BuckeyeChris, thanks for filling in that other missing piece I neglected to cover. The chlorine bound to CYA is not permanently bound. It's in equilibrium with the unbound chlorine such that roughly speaking the amount unbound is proportional to the FC/CYA ratio while the amount bound is close to the FC level (FC less the small unbound amount). As the FC drops, the bound amount drops but so does the unbound amount -- each dropping proportionally.

Specifically, at 6 ppm FC with 40 ppm CYA there is 5.86 ppm chlorine bound to CYA and 0.15 ppm chlorine unbound to CYA. At 3 ppm FC with 40 ppm CYA there is 2.94 ppm chlorine bound to CYA and 0.06 ppm chlorine unbound to CYA. So it's not exactly proportional, but it's close. The FC/CYA ratio rule approximately holds but not exactly at all ratios and it falls apart as one get towards SLAM levels.

As for why the CYA doesn't hide the chlorine from the CYA test, it is again due to the equilibrium between the bound and unbound chlorine and the fact that if all the unbound chlorine were to instantly disappear and continue to be consumed as fast as it appeared, half the chlorine would be released from CYA every 0.25 seconds so far faster than the timeframe of the chlorine tests. The unbound chlorine reacts with the DPD dye and more chlorine is then released from being bound to CYA and this happens quickly. This has been discussed in numerous threads, not all in The Deep End. See Cyanuric Acid and Free Chlorine Relationship, Chlorine/CYA relationship, Want to understand more about CYA, CYA and the chlorine relation question, and for more technical detail there is Questions about Chlorine and CYA, and FC - Concept of "Reserve".

 

[pabeader]

Thanks CG for the followup. turns out, that was the answer i was looking for in the first place. guess i should practice what i preach, and try a search once in a while.

 

[eqbob]

I found the equilibrium relationship ChemGeek,posted in the free chlorine thread revered above to be very very useful in understanding things. I have it bookmarked and read it often.

There is a chemical equilibrium between chlorine bound to CYA and hypochlorous acid unbound from it.
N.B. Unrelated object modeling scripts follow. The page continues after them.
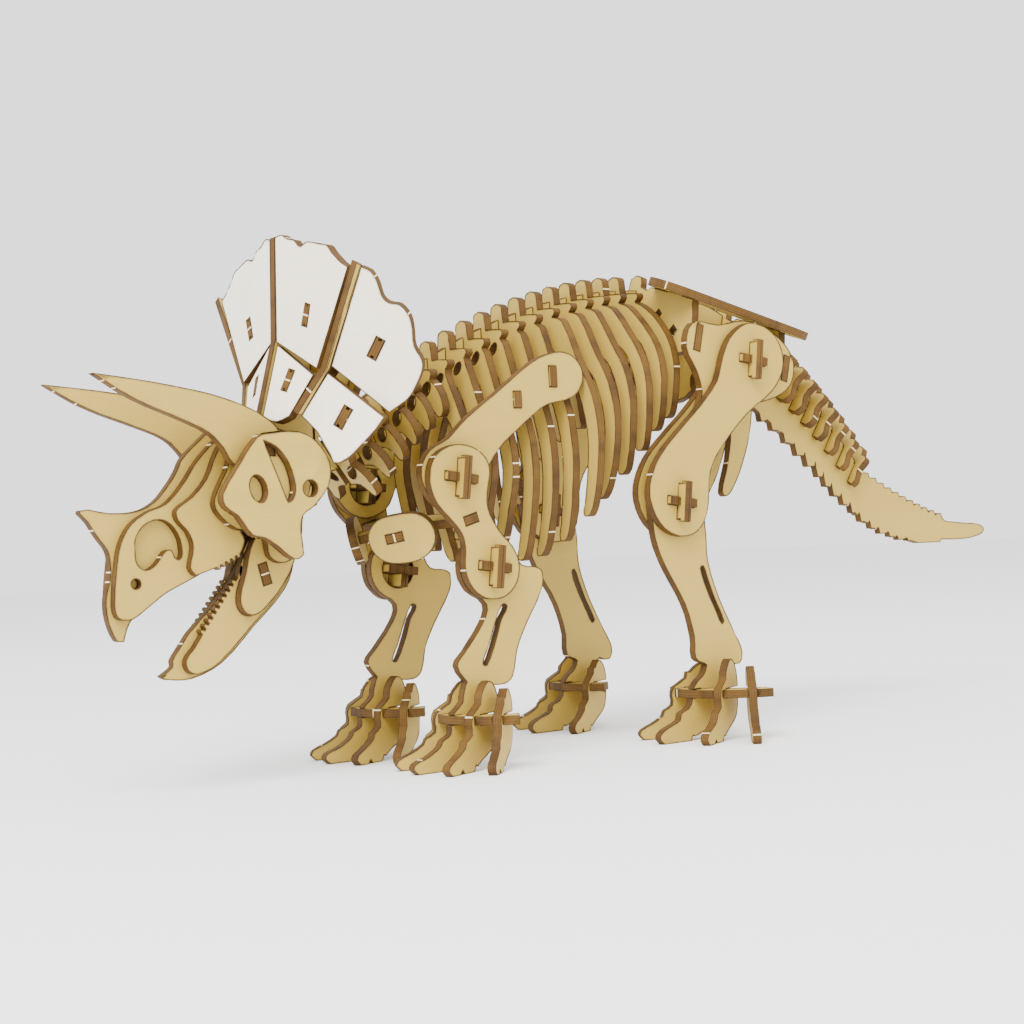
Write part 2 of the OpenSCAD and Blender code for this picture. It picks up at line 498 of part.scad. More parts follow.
nose_pts = [[-91.9, 47.7, 1], [-89, 47.8], [-84.6, 50.5], [-79.6, 53.8], [-75.2, 55.8, 1], [-66, 60],
  [-60.4, 64.4], [-58, 68.4], [-53, 72], [-47, 78], [-46, 90], [-48, 97.4], [-53, 99.4], [-59.4, 96.8],
  [-64.8, 92.4], [-69.2, 87.8], [-71.4, 84.6], [-74.6, 80.8], [-78.3, 77.6], [-83.2, 75.9],
  [-88.2, 72.8], [-91.4, 68], [-93, 61.5], [-94.1, 51.7], [-93.4, 48.6]];
module nose_plates() whole() color(wood) both_sides() side(-ply) difference() {
  polygon(smooth(nose_pts));
  polygon(smooth([[-87.4, 65], [-86.9, 69.4], [-83.4, 72.9], [-78.5, 73.2], [-75, 69.5], [-74, 64.9],
    [-74.7, 63], [-76.1, 63.4], [-77, 65.4], [-78.9, 65.2], [-81.6, 62], [-84.7, 60.5], [-87, 62.2]]));
  translate([-87.7, 57]) circle(d = 2.6, $fn = 24);
  bar_holes([0, 2]);
}

// tooth row from a to b, teeth of height h to the right of the direction of travel
function tooth_row(a, b, n, h) = let (d = (b - a) / n, q = h * unit([d[1], -d[0]]))
  [for (i = [0 : n - 1]) each [a + d * (i + 0.12), a + d * (i + 0.3) + q, a + d * (i + 0.7) + q,
    a + d * (i + 0.88)]];

// the forehead steps back layer by layer
function brow_front(s) = [[-63.4 + s, 92.4], [-66.8 + s, 84.4], [-71.2 + s, 79.6], [-75.8 + s, 76.4]];
module maxilla() {
  side(-2 * ply) difference() {
    polygon(concat(smooth([[-71.4, 58.2, 1], [-73.1, 60.4], [-71.9, 65.9], [-73.2, 69.9], [-76.1, 73.3],
      [-76.2, 76], [-71.4, 79.3], [-66.8, 84.2], [-63.9, 90.4], [-60, 96], [-54, 98.6], [-46, 98],
      [-38, 93], [-36, 84], [-38.4, 77.4], [-46, 75.2], [-54, 74.6], [-57.4, 70.4], [-56.3, 66.9],
      [-57.8, 63.6, 1]]), tooth_row([-57.8, 63.6], [-65.4, 60], 5, -0.9)));
    bar_holes();
  }
  side(-3 * ply - turn_gap) difference() {
    union() {
      polygon(smooth([[-64.8, 73.6], [-66.6, 77.2], [-65, 81.4], [-62.4, 86], [-60.6, 90.6],
        [-57.6, 95], [-52, 97.4], [-44, 96.4], [-37.6, 91], [-36.4, 82], [-39.2, 74], [-40.6, 66],
        [-42.8, 61.8], [-47, 60.3], [-50.6, 62.4], [-51.6, 67], [-55, 69.6], [-60, 70]]));
    }
    bar_holes();
    translate(jaw_at) circle(d = jaw_pin_d + 0.04, $fn = 32);
  }
}
module maxilla_left() left() color(wood) maxilla();
module maxilla_right() right() color(wood) maxilla();

horn_pts = [[-103.2, 111, 1], [-95.5, 106.4], [-88.1, 103], [-77.5, 99.1], [-69.7, 95.7], [-65.6, 91.7],
  [-62.6, 87.4], [-56, 86.4], [-49, 87.4], [-46.6, 92], [-48, 97], [-52.4, 100.4], [-58.7, 103.2],
  [-67.9, 105.9], [-77, 107.6], [-88.9, 109.4]];
horn_y = 3.5 * ply + turn_gap + 0.25;
module brow_horn() {
  translate([-45, -horn_y - ply / 2, 0]) rotate([0, 0, horn_flare]) translate([45, 0, 0])
    side(0) difference() { polygon(smooth(horn_pts)); bar_holes([0], 0.35); }
}
module brow_horn_left() left() color(wood) brow_horn();
module brow_horn_right() right() color(wood) brow_horn();

cheek_y = horn_y + ply + 24 * tan(horn_flare) + 0.3;
cheek_pts = [[-58.2, 94.1], [-64.3, 86.4], [-69.2, 79.3], [-68.6, 76], [-65, 73.4], [-61, 68.2],
  [-57.2, 67.2], [-53.5, 64.8], [-48.6, 61.2], [-45.9, 62.2], [-45.8, 64.4], [-46.2, 69],
  [-45.3, 72.9], [-41.9, 75.1], [-36.9, 80.7], [-36.2, 87], [-40.1, 92.8], [-45.2, 95.4], [-53.7, 95.2]];
module cheek() {
  side(-cheek_y - ply / 2) difference() {
    translate([1.1, 0]) polygon(smooth(cheek_pts));
    bar_holes();
    translate([-42.7, 80.1]) circle(d = cheek_hole_d + 2, $fn = 32);
  }
  side(-cheek_y - 1.5 * ply) difference() {
    polygon(smooth(cheek_pts));
    translate([-58.5, 80.4]) rotate(15) polygon([for (t = [0 : 18 : 342]) [eye_w / 2 * cos(t), 3.7 * sin(t)]]);
    translate([-42.7, 80.1]) circle(d = cheek_hole_d, $fn = 32);
    polygon(smooth([[-56.4, 93.2, 1], [-52.6, 91.4], [-49, 87], [-47.4, 81], [-48.2, 77.4], [-49.8, 76.6, 1],
      [-52.6, 84]]));
  }
}
module cheek_left() left() color(wood) cheek();
module cheek_right() right() color(wood) cheek();

module skull_spacers() whole() color(wood)
  for (p = [bar_1, bar_2, bar_3])
    translate([p[0] - 1.25, -cheek_y - ply + 0.05, p[1] - 2.7]) cube([2.5, 2 * (cheek_y + ply - 0.05), 5.4]);

jaw_pts = [[-80.8, 32.1, 1], [-77.3, 34.3], [-77.2, 36], [-74.6, 39.6], [-71.5, 43.4], [-64, 50.4],
  [-57.2, 58.4], [-53.6, 66], [-50.6, 70.2], [-45.8, 71.6], [-41, 69.8], [-38.9, 65], [-38.6, 60.4],
  [-41.9, 53], [-52.3, 43.2], [-62.5, 34.2], [-71.6, 30.7], [-79, 31]];
module jaw_core() whole() color(wood) side(0) difference() {
  polygon(smooth(jaw_pts));
  hole([-50.7, 57.6], 2.5, 5.8, 14);
  translate(jaw_at) circle(d = jaw_pin_d + 0.12, $fn = 32);
}
module jaw_side() {
  side(-ply) difference() {
    polygon(concat(tooth_row([-69.4, 42.2], [-58.2, 56.4], teeth, -1), smooth([[-57.6, 57.3, 1],
      [-56, 62], [-53.7, 66.8], [-50.6, 70], [-45.8, 71.4], [-41.4, 69.4], [-39.8, 65], [-40.2, 60.4],
      [-44, 53.1], [-54.4, 43.4], [-64.5, 34.5], [-70.9, 31.9], [-73.8, 33], [-74.4, 35.9],
      [-71.8, 39, 1]])));
    hole([-50.7, 57.6], 2.5, 5.8, 14);
    translate(jaw_at) circle(d = jaw_pin_d + 0.12, $fn = 32);
  }
  side(-2 * ply) difference() {
    polygon(smooth([[-58.6, 51.6], [-57.6, 47.8], [-54.4, 46.6], [-50.6, 48.8], [-45.4, 54], [-41.4, 60.4],
      [-40.4, 66], [-43.4, 70.4], [-48, 71], [-52.4, 68.4], [-54.8, 64.6], [-56.6, 58]]));
    hole([-50.7, 57.6], 2.5, 5.8, 14);
    translate(jaw_at) circle(d = jaw_pin_d + 0.12, $fn = 32);
  }
  if (true) translate([-50.7, -2.5 * ply, 57.6]) rotate([0, -14, 0])
    translate([-1.25, 0, -2.9]) cube([2.5, 2.5 * ply - 0.01, 5.8]);
}
module jaw_side_left() left() color(wood) jaw_side();
module jaw_side_right() right() color(wood) jaw_side();
module jaw_pin() whole() color(wood) translate([jaw_at[0], 3.5 * ply + turn_gap, jaw_at[1]])
  rotate([90, 0, 0]) cylinder(d = jaw_pin_d, h = 2 * (3.5 * ply + turn_gap), $fn = 32);

// ---------------------------------------------------------------- frill
// flat panel in space: corner p, turned by yaw, leaning by a, h deep behind its front face
module panel(p, yaw, a, h) {
  translate(p) rotate([0, 0, yaw]) rotate([90 + a, 0, 0]) translate([0, 0, -h])
    linear_extrude(h) children();
}
module tenon_hole(t) { translate([t[0], t[1]]) rotate(t[2]) square([slot, 6 + 2 * slot_fit], center = true); }
// end of a tenon, relieved in the middle of its short sides
module tenon(t) {
  translate([t[0], t[1]]) rotate(t[2]) difference() {
    square([ply, 6], center = true);
    for (s = [-1, 1]) translate([0, 3 * s]) square([1, 1.4], center = true);
  }
}

inner_up = [[1.6, -0.8, 1], [1.6, 28.3, 1], [4.4, 28.8], [7.6, 27.2], [10.6, 26.4], [13.5, 24.2],
  [16.6, 25], [19.8, 24.4], [23.3, 23.4], [25.8, 22.8], [28.3, 20.4], [32, 17.4, 1], [35.4, 15.4, 1],
  [20.4, -10, 1]];
outer_up = [[14.92, 26.4, 1], [17.4, 25], [18.8, 21.9], [19.5, 18], [21, 16.3], [24, 15.4], [26.1, 12.2],
  [26.4, 8.3], [26.2, 4], [27.8, -0.1], [27.3, -3.1], [23.8, -8.6], [21.2, -11], [16.4, -13.6, 1],
  [2.2, 0.36, 1]];
outer_low = [[1, -1.4, 1], [16, -14.4, 1], [13.4, -17.4], [9, -21.4], [5.6, -24.2], [2.4, -25.8],
  [0.6, -25.6, 1], [-0.2, -23.4], [-1.6, -20.6], [-3.4, -17, 1], [-7.45, -12.4, 1]];
inner_low = [[3.6, 19.4, 1], [19.6, 9.2, 1], [12.6, -2, 1], [8, -3.2], [2.1, -1.4, 1]];

// frames of the four panels of one side, and the middle and turn of each tenon hole
module in_inner_up(h = ply) { panel([-41, 0, 122.4], -85.4, -2.4, h) children(); }
module in_outer_up(h = ply) { panel([-38.4, -22.1, 112.3], -51.3, 18.7, h) children(); }
module in_inner_low(h = ply) { panel([-46.9, 0, 102], -76, -15.7, h) children(); }
module in_outer_low(h = ply) { panel([-38.4, -22.1, 112.3], -51.3, 4.3, h) children(); }
tenons = [[15.9, 5, -17.5], [15.5, 4.2, -34], [9.9, 8.6, -17.5], [4.4, -13.6, -34]];

module frill_upper() {
  in_inner_up() difference() { polygon(smooth(inner_up)); tenon_hole(tenons[0]); }
  in_outer_up() difference() { polygon(smooth(outer_up)); tenon_hole(tenons[1]); }
}
module frill_upper_left() left() color(pale) frill_upper();
module frill_upper_right() right() color(pale) frill_upper();
module frill_lower() {
  in_inner_low() difference() { polygon(smooth(inner_low)); tenon_hole(tenons[2]); }
  in_outer_low() difference() { polygon(smooth(outer_low)); tenon_hole(tenons[3]); }
}
module frill_lower_left() left() color(pale) frill_lower();
module frill_lower_right() right() color(pale) frill_lower();

// radial plate through the frill axis, tilted outwards by a; drawn as (x, radius)
module radial(a, off = 0) {
  translate([0, 0, frill_foot]) rotate([a, 0, 0]) side(off) difference() {
    children();
    for (r = arch_r) translate([arch_x - slot / 2, r[0] - slot_fit]) square([30, r[1] - r[0] + 2 * slot_fit]);
  }
}
module frill_ribs() {
  difference() {
    frill_rib_plate();
    // seats for the outer panels
    in_outer_up(ply + 0.12) polygon([[1.4, -1], [15.56, 28], [24, 28], [12, -4]]);
    in_outer_low(ply + 0.12) polygon([[1.9, 0], [-8.83, -14], [0, -16], [12, -8], [12, 0]]);
  }
  in_inner_up(ply + 1.5) tenon(tenons[0]);
  in_outer_up(ply + 1.5) tenon(tenons[1]);
  in_inner_low(ply + 1.5) tenon(tenons[2]);
  in_outer_low(ply + 1.5) tenon(tenons[3]);
}
module frill_rib_plate() {
  radial(32) polygon(smooth([[-43.8, 28.2, 1], [-38.7, 41.6, 1], [-37.4, 72.8, 1], [-33, 71], [-27, 62],
    [-25.4, 50], [-25.4, 40], [-28, 31], [-34, 27.5]]));
}
module frill_ribs_left() left() color(wood) frill_ribs();
module frill_ribs_right() right() color(wood) frill_ribs();

module arch(r, a) {
  translate([arch_x - ply / 2, 0, frill_foot]) rotate([90, 0, 90]) linear_extrude(ply)
    polygon(concat(arc([0, 0], r[1], 90 - a, 90 + a, 18), arc([0, 0], r[0], 90 + a, 90 - a, 18)));
}
module frill_arches() whole() color(wood) { arch(arch_r[0], 35); arch(arch_r[1], 38); }

// ---------------------------------------------------------------- assembly
skull_core();
nose_plates();
maxilla_left();
maxilla_right();
brow_horn_left();
brow_horn_right();
cheek_left();
cheek_right();
skull_spacers();
jaw_core();
jaw_side_left();
jaw_side_right();
jaw_pin();
frill_upper_left();
frill_upper_right();
frill_lower_left();
frill_lower_right();
frill_ribs_left();
frill_ribs_right();
frill_arches();
spine_plate();
neck_vertebrae();
ribs_1();
ribs_2();
ribs_3();
ribs_4();
ribs_5();
ribs_6();
humerus_bar();
coracoids();
scapula_left();
scapula_right();
humerus_left();
humerus_right();
forearm_left();
forearm_right();
shoulder_axle_left();
shoulder_axle_right();
elbow_axle_left();
elbow_axle_right();
front_foot_left();
front_foot_right();
pelvis_frame();
pelvis_sides();
ilium_blades();
ischia();
femur_left();
femur_right();
shin_left();
shin_right();
hip_axle_left();
hip_axle_right();
knee_axle_left();
knee_axle_right();
rear_foot_left();
rear_foot_right();
tail_plate();
tail_vertebrae();
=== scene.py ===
"""Plywood skeleton kit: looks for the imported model, laid out as a Blender add-on.

Every flat plate of the frame gets a dressed copy: a small chamfer round its outline, a
smoke-browned rim, charred cut edges that show the veneers, and pale nibs where the laser
left the plate joined to its sheet. The stage is a flat pale floor with soft light.
"""

import json
import math

import bmesh
import bpy
import numpy as np
from mathutils import Matrix, Vector
from mathutils.bvhtree import BVHTree


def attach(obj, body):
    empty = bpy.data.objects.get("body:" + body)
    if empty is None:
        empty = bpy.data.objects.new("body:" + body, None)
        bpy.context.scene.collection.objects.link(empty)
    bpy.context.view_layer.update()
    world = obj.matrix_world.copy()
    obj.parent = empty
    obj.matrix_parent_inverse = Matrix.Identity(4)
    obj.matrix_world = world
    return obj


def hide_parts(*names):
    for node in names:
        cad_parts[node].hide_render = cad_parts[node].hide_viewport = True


bl_info = {
    "name": "Plywood Skeleton Kit",
    "version": (1, 0, 0),
    "blender": (4, 5, 0),
    "location": "3D View > Sidebar > Skeleton Kit",
    "description": "Dresses the plates of a slot-together plywood skeleton",
    "category": "Object",
}

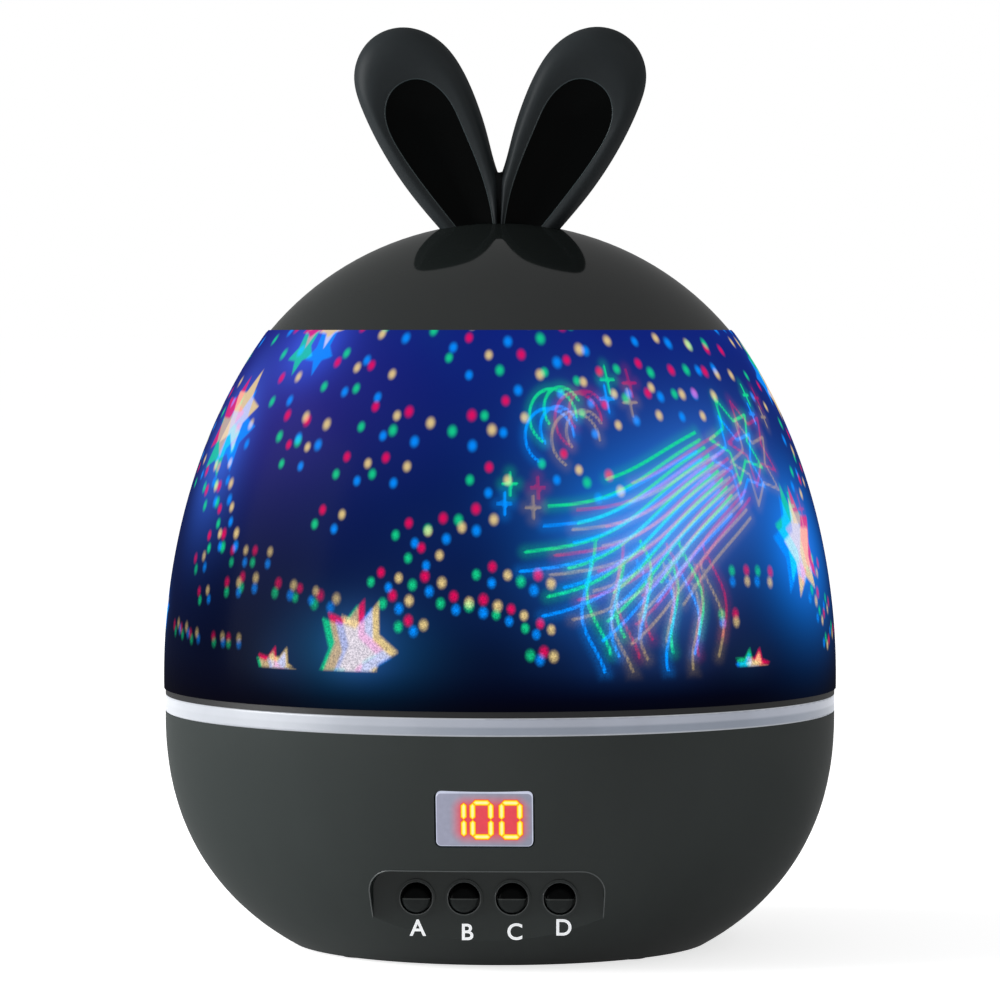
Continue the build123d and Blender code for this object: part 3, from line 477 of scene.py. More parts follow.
def cell_finish():
    """Plain shrink sleeve with a lighter band, and bare metal at both ends."""
    f = Finish("cell_sleeve")
    parts = f.node("SeparateXYZ")
    f.feed(f.place(), parts.inputs[0])
    low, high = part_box("battery_cells")
    along = f.range(parts.outputs["Y"], low.y, high.y, soft=False)
    band = f.math("MULTIPLY", f.range(along, 0.62, 0.64), f.range(along, 0.9, 0.88))
    ends = f.math("MAXIMUM", f.range(along, 0.035, 0.02), f.range(along, 0.965, 0.98))
    sleeve = f.mix(band, (0.012, 0.03, 0.06), (0.5, 0.3, 0.08))
    f.set(
        Base_Color=f.mix(ends, sleeve, (0.6, 0.6, 0.62)),
        Metallic=ends,
        Roughness=f.range(f.noise(500.0), 0.3, 0.7, 0.22, 0.34),
    )
    f.bump(f.noise(800.0), 0.06, 0.03 * MM)
    return f.material


def coat(material, *names):
    """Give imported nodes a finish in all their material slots."""
    for name in names:
        for spot in NODES[name].material_slots:
            spot.material = material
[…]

Though there are multiple simultaneous chemical reactions due to the multiple chemical species involved, the most dominant reaction relevant to what we are talking about is the following:

HClCY- + H2O <<<---> H2CY- + HOCl
"Chlorine Bound to CYA" + Water <<<---> "CYA Ion" + Hypochlorous Acid

The reaction goes back and forth though at equilibrium at usual pool levels of FC and CYA it is mostly towards the left as I indicate with the "<<<" arrows.

If you were to instantaneously eliminate the hypochlorous acid (HOCl) on the right hand side, 94% of the bound chlorine would be released in 1 second to replenish it (half released every 0.25 seconds -- technically for the above reaction it's 4 seconds but there is another pathway through related reactions that is 0.25 seconds). So no "knowledge" is needed -- with chemical equilibria if species are consumed the reaction rebalances to replenish it. Technically, species are going back and forth from left-to-right and right-to-left very quickly and at equilibrium the forward and reverse reaction rates are equal. Chemical equilibrium does not mean that reactions are not occurring, but rather only that the concentrations of the chemicals are not changing so the forward and reverse reaction rates are equal. Roughly speaking, an amount of chlorine equivalent to the FC level goes back and forth every 1/3rd second. For more details, see this post, this post and this post.